Spronz, from New Jersey, moved to Granby, Colorado, and began working at the YMCA. She thought it would be a temporary stop on her way to Denver, but now she’s been there for seven years.
“Very quickly I was connected to the mission of the Y, and what that actually looked like, and what that meant,” Spronz said. “I like that we are an organization committed to serving all people, and I think that we’re not there yet, so we have so much untapped potential to live up to who we say we are.”
A tale of two Ys
While Bean criticizes Y-Indian Guides, he’s empathetic to parents who participated in the program, formed strong relationships with their kids, and have loving memories of that time.
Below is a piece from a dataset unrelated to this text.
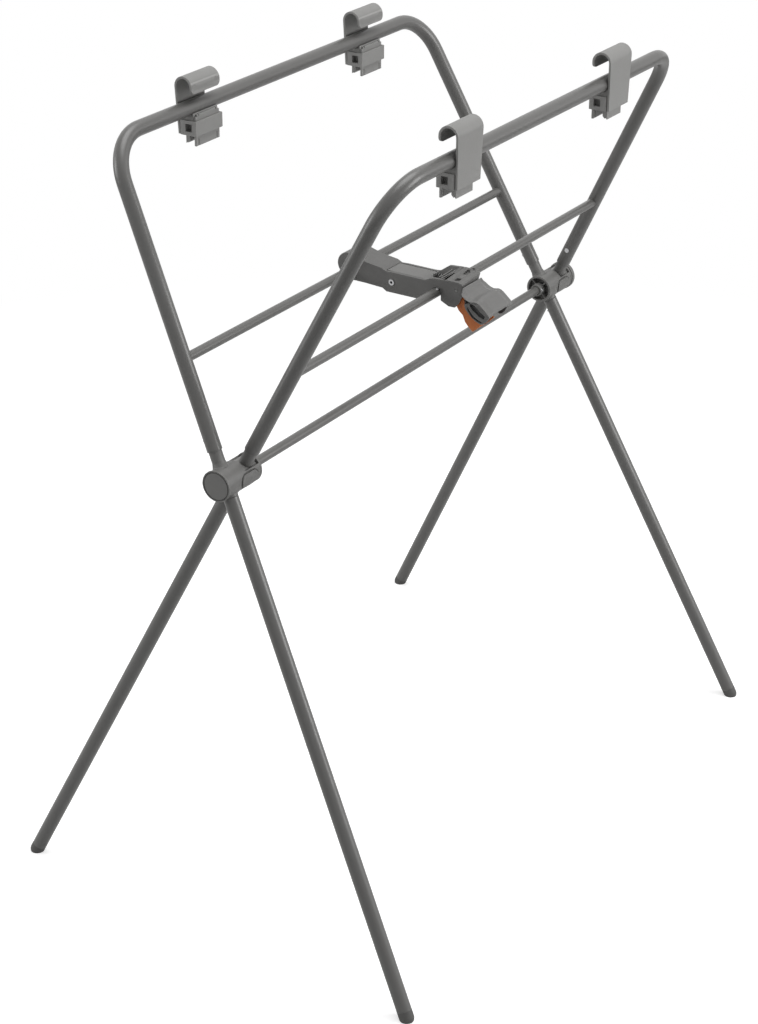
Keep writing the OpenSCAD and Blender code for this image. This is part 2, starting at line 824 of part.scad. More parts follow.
// Dark inner shell that backs the openings
module handle_liner() {
    outer = handle_w - 2 * (flange_t + liner_gap);
    color(dark_grey) in_strut() difference() {
        across(outer) at_tip() intersection() {
            handle_side();
            under_crest(handle_t + liner_gap);
            translate([handle_t + 1, -30]) square([37, 60]);
        }
        across(outer - 2 * liner_t) at_tip() under_crest(handle_t + liner_gap + liner_t);
    }
}

handle_screw_y = 11;
handle_screw_z = 7.6;
head_sink = 1.2;
small_head_t = 1.8;
module handle_screw_bores() {
    for (y = [-1, 1]) translate([tip - 10, y * handle_screw_y, handle_screw_z])
        rotate([0, 90, 0]) {
            cylinder(h = 10 + head_sink + eps, d = small_screw_d);
            translate([0, 0, 10 + head_sink]) cylinder(h = small_head_t + 0.2, d = small_head_d);
        }
}

module handle_screws() {
    color(steel) in_strut() for (y = [-1, 1])
        translate([tip, y * handle_screw_y, handle_screw_z]) rotate([0, 90, 0]) {
            translate([0, 0, -end_wall + 0.4]) cylinder(h = end_wall + head_sink, d = small_screw_d);
            translate([0, 0, head_sink]) cylinder(h = small_head_t, d = small_head_d);
        }
}

/* ---- Pins on crossbar B that keep the strut in its place ---- */

catch_pin_d = 3.4;
catch_pin_up = 2;
catch_gap = 1;
module at_catch_pins() {
    for (end = [-1, 1])
        translate([strut_y - pitch / 2 + end * (strut_w / 2 + catch_gap + catch_pin_d / 2),
                   cross_s, 0])
            rotate([-90, 0, 0]) children();
}

module catch_pin_bores() {
    at_catch_pins() cylinder(h = 2 * cross_r, d = catch_pin_d);
}

module catch_pins() {
    color(steel) in_frame("b") at_catch_pins() cylinder(h = cross_r + catch_pin_up, d = catch_pin_d);
}

/* ---- Rail clips ---- */

rail_x = rail_s * sin(lean);
rail_z = hub_h + rail_s * cos(lean);
seat_gap = 0.3;
seat_r = tube_r + seat_gap;
hook_out = seat_r + 0.2 + hook_t;
arch_x = hook_out - arch_r;
arch_z = hook_top - arch_r;

// Clip frame: x outwards from the rail axis, z up, middle of the clip at zero
module at_clip(frame, end) {
    translate([side(frame) * rail_x, end * clip_y, rail_z])
        mirror([frame == "a" ? 1 : 0, 0, 0]) children();
}

tongue_corner = 6;
module clip_hook(frame, end) {
    color(clip_grey) at_clip(frame, end) difference() {
        union() {
            block(hook_out - hook_t, -collar_bottom, hook_out, arch_z, hook_w);
            difference() {
                translate([arch_x, 0, arch_z]) rotate([90, 0, 0])
                    cylinder(h = hook_w, r = arch_r, center = true);
                translate([arch_x, 0, arch_z]) rotate([90, 0, 0])
                    cylinder(h = hook_w + 2, r = arch_r - hook_t, center = true);
                block(arch_x - 2 * arch_r, -wide, arch_x + 2 * arch_r, arch_z, 2 * hook_w);
            }
            tongue();
        }
        clip_screw_bores();
    }
}

// Free end of the hook with rounded corners
module tongue() {
    x0 = arch_x - arch_r;
    block(x0, tongue_tip + tongue_corner, x0 + hook_t, arch_z, hook_w);
    block(x0, tongue_tip, x0 + hook_t, arch_z, hook_w - 2 * tongue_corner);
    for (y = [-1, 1])
        translate([x0, y * (hook_w / 2 - tongue_corner), tongue_tip + tongue_corner])
            rotate([0, 90, 0]) cylinder(h = hook_t, r = tongue_corner);
}

body_in = -9.7;
body_out = seat_r + 0.1;
prong_w = 38;
jaw_t = 2.8;
jaw_gap = 0.1;
window_in = -8.4;
window_out = 0.6;
window_bottom = -28;
window_top = -18.5;
module clip_body(frame, end) {
    color(clip_grey) at_clip(frame, end) difference() {
        union() {
            block(body_in, -collar_bottom, body_out, -5, body_w);
            across(prong_w) polygon([
                [0.6, -collar_bottom + 1], [7, -collar_bottom + 1], [7, -prong_tip],
                [5, 2 - prong_tip], [3.6, 1 - prong_tip], [0.6, 4 - prong_tip]]);
        }
        rotate([90, 0, 0]) cylinder(h = 2 * collar_w, r = seat_r, center = true);
        for (y = [-1, 1]) translate([window_in, y * body_w / 2 - 4, window_bottom])
            cube([window_out - window_in, 8, window_top - window_bottom]);
        clip_screw_bores();
    }
}

collar_in = body_in - jaw_t - 0.2 - collar_wall;
collar_out = 9;
module clip_collar(frame, end) {
    color(clip_grey) at_clip(frame, end) difference() {
        block(collar_in, -collar_bottom, collar_out, -collar_top, collar_w);
        block(collar_in + collar_wall, -collar_bottom - 1, collar_out + 1, 0,
              collar_w - 2 * collar_wall);
        block(window_in, window_bottom, window_out, window_top, collar_w + 2);
    }
}

module clip_jaw(frame, end) {
    jaw_in = body_in - jaw_gap - jaw_t;
    color(clip_grey) at_clip(frame, end) difference() {
        union() {
            block(jaw_in, -prong_tip, body_in - jaw_gap, -9, body_w - 1);
            block(jaw_in, -10, body_in - jaw_gap, -6.5, body_w - 7);
        }
        for (y = [-1, 1]) translate([jaw_in - 1, y * (body_w / 2 - 7) - 0.6, -9])
            cube([jaw_t + 2, 1.2, 4]);
        for (y = [-1, 1]) translate([jaw_in - 1, y * (body_w / 2 - 6) - 0.6, -prong_tip - 1])
            cube([jaw_t + 2, 1.2, 10]);
        clip_screw_bores();
    }
}

clip_screw_y = 14;
clip_screw_z = -30.5;
module clip_screw_bores() {
    for (y = [-1, 1]) translate([collar_in + collar_wall, y * clip_screw_y, clip_screw_z])
        rotate([0, 90, 0])
            cylinder(h = hook_out - 1 - collar_in - collar_wall, d = small_screw_d);
}

module clip_screws(frame, end) {
    color(steel) at_clip(frame, end) for (y = [-1, 1])
        translate([body_in - jaw_gap - jaw_t, y * clip_screw_y, clip_screw_z])
            rotate([0, 90, 0])
                cylinder(h = hook_out - 1.2 - body_in + jaw_t, d = small_screw_d);
}

/* ---- Assembly ---- */

frame_upper("a", tube_a_start);  // frame_a_upper
frame_upper("b", tube_b_start);  // frame_b_upper
crossbar("a");  // crossbar_a
crossbar("b");  // crossbar_b
leg("a", -1);  // leg_a_near
leg("a", 1);  // leg_a_far
leg("b", -1);  // leg_b_near
leg("b", 1);  // leg_b_far
foot("a", -1);  // foot_a_near
foot("a", 1);  // foot_a_far
foot("b", -1);  // foot_b_near
foot("b", 1);  // foot_b_far
tube_rivets("a");  // tube_rivets_a
tube_rivets("b");  // tube_rivets_b
hub_barrel(-1);  // hub_barrel_near
hub_barrel(1);  // hub_barrel_far
hub_rotor(-1);  // hub_rotor_near
hub_rotor(1);  // hub_rotor_far
hub_cap(-1);  // hub_cap_near
hub_cap(1);  // hub_cap_far
hub_collar(-1);  // hub_collar_near
hub_collar(1);  // hub_collar_far
hub_bar();
axle_plugs();
axle_screws();
axle_washers();
strut_body();
strut_eye_cap();
strut_screws();
strut_rivet();
latch_slide();
latch_spring();
handle_shell();
handle_liner();
handle_screws();
trigger();
trigger_pin();
catch_pins();
clip_hook("a", -1);  // clip_a_near_hook
clip_body("a", -1);  // clip_a_near_body
clip_collar("a", -1);  // clip_a_near_collar
clip_jaw("a", -1);  // clip_a_near_jaw
clip_screws("a", -1);  // clip_a_near_screws
clip_hook("a", 1);  // clip_a_far_hook
clip_body("a", 1);  // clip_a_far_body
clip_collar("a", 1);  // clip_a_far_collar
clip_jaw("a", 1);  // clip_a_far_jaw
clip_screws("a", 1);  // clip_a_far_screws
clip_hook("b", -1);  // clip_b_near_hook
clip_body("b", -1);  // clip_b_near_body
clip_collar("b", -1);  // clip_b_near_collar
clip_jaw("b", -1);  // clip_b_near_jaw
clip_screws("b", -1);  // clip_b_near_screws
clip_hook("b", 1);  // clip_b_far_hook
clip_body("b", 1);  // clip_b_far_body
clip_collar("b", 1);  // clip_b_far_collar
clip_jaw("b", 1);  // clip_b_far_jaw
clip_screws("b", 1);  // clip_b_far_screws
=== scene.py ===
import math

import bpy
from mathutils import Matrix, Vector
from mathutils.bvhtree import BVHTree


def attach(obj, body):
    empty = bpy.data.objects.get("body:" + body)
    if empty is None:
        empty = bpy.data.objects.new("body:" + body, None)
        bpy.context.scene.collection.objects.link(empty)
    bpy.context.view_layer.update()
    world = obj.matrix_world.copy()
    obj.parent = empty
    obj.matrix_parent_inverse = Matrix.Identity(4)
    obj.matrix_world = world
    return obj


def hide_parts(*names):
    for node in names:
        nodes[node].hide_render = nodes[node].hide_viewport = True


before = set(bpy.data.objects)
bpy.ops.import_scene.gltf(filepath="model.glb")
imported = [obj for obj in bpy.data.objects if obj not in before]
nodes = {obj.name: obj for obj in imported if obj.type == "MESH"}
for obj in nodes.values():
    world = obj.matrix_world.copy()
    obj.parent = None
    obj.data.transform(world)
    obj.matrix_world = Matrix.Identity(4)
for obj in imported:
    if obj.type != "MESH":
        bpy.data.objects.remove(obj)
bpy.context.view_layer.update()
bpy.ops.object.select_all(action="DESELECT")

# ---------------------------------------------------------------- camera, floor and light
# The stand is seen from above one corner through a longish lens. It stands on a white sweep
# in a light studio: a broad soft lamp overhead and a window of light on either side.

CAMERA_AT = (1.5107, -2.4024, 1.8253)
CAMERA_TURN, CAMERA_DOWN = math.radians(32.893), math.radians(26.490)
CAMERA_ROLL = math.radians(0.106)
bpy.ops.object.camera_add()
camera = bpy.context.object
camera.name = "camera"
camera.data.sensor_width = 36.0
camera.data.lens = 82.0
camera.data.shift_x = 0.0007
camera.data.shift_y = -0.0001
camera.data.clip_end = 30.0
camera.matrix_world = (
    Matrix.Translation(CAMERA_AT)
    @ Matrix.Rotation(CAMERA_TURN, 4, "Z")
    @ Matrix.Rotation(math.pi / 2 - CAMERA_DOWN, 4, "X")
    @ Matrix.Rotation(CAMERA_ROLL, 4, "Z")
)
bpy.context.scene.camera = camera
bpy.context.scene.view_settings.view_transform = "Standard"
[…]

While chipping away at the book, Bean became a father, his own father nearly passed, and his co-author lost his father and father-in-law.
“It did change how I understood it. I was able to appreciate, at a much more grounded level, why parents would do this,” he said.
Bean hopes that people see the book as a nuanced and loving analysis of two conflicting truths, that Y-Indian Guides were great in some respects, and horrible in others.
“Organizations like the Y can bring people into a community and can do a lot of really amazing things. But it’s really critical to reflect on the methods that are used, and to make sure we’re intentional on how our tools match our intent,” he said.